AMA Votes to Oppose Punishing Doctors When Necessary Care Results in Fetal Death
In the wake of the Supreme Court’s June decision to overturn Roe v. Wade, the American Medical Association (AMA) House of Delegates Monday voted on a resolution to work against all policies or laws that exact punishment against clinicians or their patients in the event a woman loses a pregnancy as a result of medically necessary care, such as treatment for cancer.
“A growing number of current and pending laws insert government into the patient-physician relationships by dictating limits on bans on reproductive health while also aiming to criminally punish physicians who provide services that result in the loss of pregnancy,” said the resolution, which was debated at the AMA Interim Meeting of the House of Delegates, held virtually and in Honolulu.
The AMA’s approval — to oppose “criminalization of, or civil penalties for,” care that results in pregnancy termination — came after a 45-minute debate during which speakers told stories of women being arrested and imprisoned after miscarriages or stillbirths, and physicians finding themselves in legal jeopardy. Dozens of speakers tweaked, clarified, debated, and amended the language for precision.
“Criminalizing pregnancy loss casts pregnant people as vessels rather than people,” said Anna Yap, MD, speaking for the AMA Resident and Fellow section. “In 2019, prosecutors in 45 states have used these laws to charge pregnant people who are experiencing pregnancy loss after using drugs, including legal prescription drugs,” she said. “Pregnancy loss can be blamed on drug use, regardless of whether those drugs actually contribute to the miscarriage in any way.”

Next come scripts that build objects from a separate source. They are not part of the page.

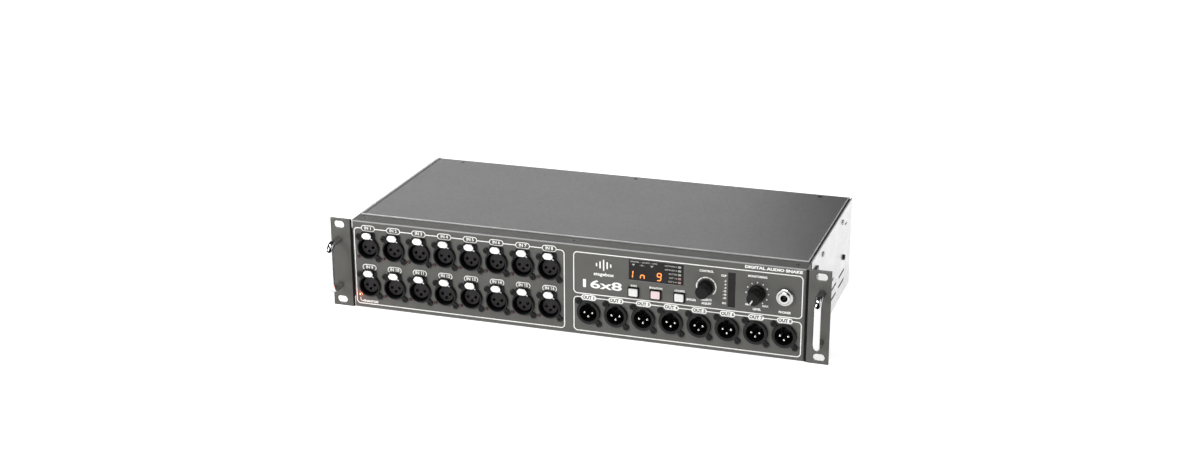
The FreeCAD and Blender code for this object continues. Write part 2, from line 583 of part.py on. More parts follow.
def make_screws():
    """Every screw, as copies of a few forms, by finish: black, small black and plated."""
    up, front, rear = Vector(0, 0, 1), Vector(0, -1, 0), Vector(0, 1, 0)
    sides = {1: Vector(1, 0, 0), -1: Vector(-1, 0, 0)}
    high = "rack_tall / 2"
    flush_screw = make_screw("flush_screw_form", "case_screw_head", "case_screw_cone", "0",
                             "case_screw", "case_screw_long")
    cover = [aimed(x, "top_screw_front", high, up) for x in ("-top_screw_x", "0", "top_screw_x")]
    cover += [aimed(x, "top_screw_rear", high, up) for x in rear_cover_screws()]
    side_bolt = make_screw("side_bolt_form", "side_bolt_head", "0", "side_bolt_tall", "side_bolt",
                           "case_screw_long")
    sides_low = [aimed(f"{side} * case_wide / 2", "side_bolt_y", "side_bolt_z", sides[side])
                 for side in sides]
    copies("case_screws", (flush_screw, cover), (side_bolt, sides_low))

    pan_screw = make_screw("pan_screw_form", "cap_screw_head", "0", "cap_screw_tall", "cap_screw",
                           "cap_screw_long")
    flanges = []
    for start_x, start_z, pitch, rise, rows in (("in_x", "in_z", "in_pitch", "in_rise", 2),
                                                ("out_x", "out_z", "out_pitch", "0", 1)):
        for row in range(rows):
            for column in range(8):
                for hand in (-1, 1):
                    x = f"{start_x} + {column} * {pitch} + {hand} * lug_x"
                    z = f"{start_z} - {row} * {rise} - {hand} * lug_z"
                    flanges.append(aimed(x, "face - flange_proud + lug_sink_deep", z, front))
    copies("connector_screws", (pan_screw, flanges))

    wall_screw = make_screw("wall_screw_form", "wall_screw_head", "0", "cap_screw_tall",
                            "cap_screw", "cap_screw_long")
    walls = [aimed(f"{side} * case_wide / 2", y, "side_screw_z", sides[side])
             for side in sides for y in ("side_screw_front", "side_screw_rear")]
    walls += [aimed(f"{side} * rear_screw_x", "case_back", f"{row} * rear_screw_z", rear)
              for side in sides for row in (-1, 1)]
    bolt = make_screw("bolt_form", "bolt_head", "0", "bolt_head_tall", "bolt", "bolt_long")
    ears = [aimed(f"{side} * (case_wide / 2 + ear_thick)", "ear_bolt_y", f"{row} * ear_bolt_z",
                  sides[side]) for side in sides for row in (-1, 0, 1)]
    grip_screw = make_screw("grip_screw_form", "grip_hole + grip_sink - 0.1", "grip_sink - 0.1",
                            "0", "grip_thread", "grip_screw_long")
    feet = [aimed(f"{side} * grip_x", "-0.05", f"{row} * grip_z", rear)
            for side in sides for row in (-1, 1)]
    copies("plated_screws", (wall_screw, walls), (bolt, ears), (grip_screw, feet))


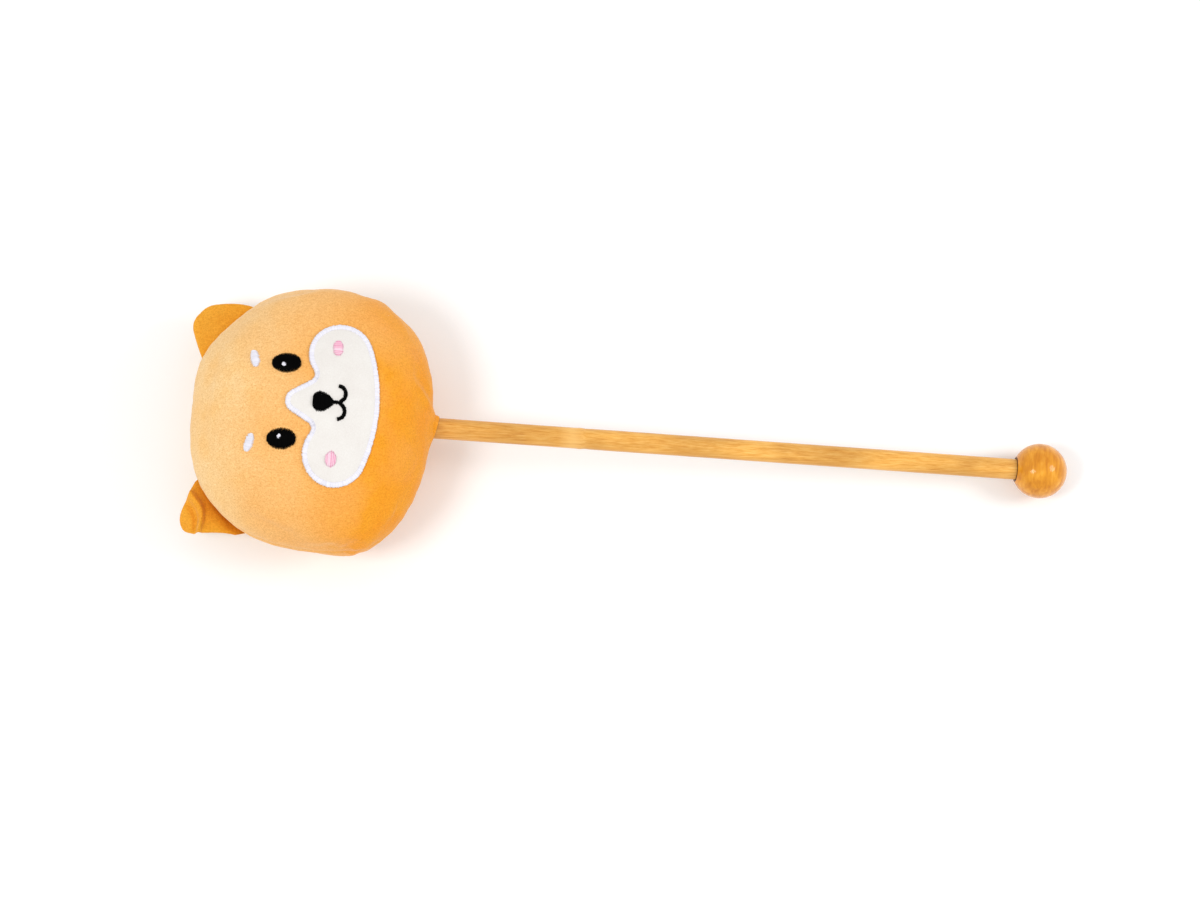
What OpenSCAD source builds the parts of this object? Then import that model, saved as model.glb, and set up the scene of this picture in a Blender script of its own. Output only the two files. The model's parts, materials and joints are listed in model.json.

Mark Kashtan, MD, MPH, of the New England delegation, also supported the policy. “In our post-Dobbs reality, tens of millions of women, and tens of thousands of physicians, live and work in parts of the country where they are now subject to misguided civil and criminal penalties, stemming from the loss of pregnancy secondary to adverse events of medically necessary treatment, trauma, or other unexpected events.”
“This is not just a hypothetical concern,” he said. “Women have been wrongfully incarcerated under these statutes. Physicians have lost their careers, their livelihoods, and their good names.”
Kashtan added that “Government officials acting without regard to medical science have confounded tragedies and misguided attempts to apportion blame for political purposes. This cannot be allowed to go unchallenged by the AMA. Our organization must avail itself of every tool at its disposal to advocate at federal, state, and local levels to protect our patients or colleagues and the physician-patient relationship, and these travesties of justice.”
Tani Malhotra, MD, of the Ohio delegation, was roundly applauded when she insisted the AMA resolution should not be limited to protecting physicians. “In Iowa, a pregnant person fell down the stairs and was reported to police after seeking help at a hospital. She was arrested for attempted fetal homicide.”
“In Utah, someone gave birth to twins. One was a stillbirth. Healthcare professionals believe she had a stillbirth as a result of the patient’s decision to delay having a cesarean [section delivery]. She was arrested on charges of fetal homicide. And in Louisiana, a woman who went to the hospital for unexplained vaginal bleeding was locked up for over a year on charges of second-degree murder before medical records revealed she suffered a miscarriage at 11 to 15 weeks,” Malhotra said.
All those events happened before Roe was overturned, she said. Now that it has been, she added, “I expect that this will only get worse.”
Because AMA debates typically need speakers to speak on both pro and con sides, and no speakers opposed the measure, Oran Lee Berkenstock, MD, of Tennessee, volunteered to express a negative view. “I don’t think this goes far enough,” he said.
In Tennessee, because of a legal policy called “affirmative defense” in its pregnancy laws, if a physician treats a patient in a way “he thinks is appropriate in the care of pregnancy” and something goes wrong, “he is still held liable and can be arrested and then has to prove his innocence.”
Seema Sidhu, MD, an ob/gyn from the California delegation who spoke as an individual, wanted the resolution to include the word “termination” to exonerate treating physicians and their patients who choose to terminate their pregnancies because they are taking medications with teratogenic effects. She has a patient who was taking methotrexate for arthritis, which can cause severe birth defects or fetal death and discovered she was pregnant, she said. “Now she wants to terminate the pregnancy; she should be allowed to do it.”
But Brandi Ring, MD, a delegate for the American College of Obstetricians and Gynecologists, argued against including the word “termination,” saying the AMA has a policy to oppose “the imposition of criminal and civil penalties or other retaliatory efforts against patients, patient advocates, physicians, other health care workers, and health systems for receiving, assisting, and referring patients to or providing reproductive health services.” The AMA approved that policy in June.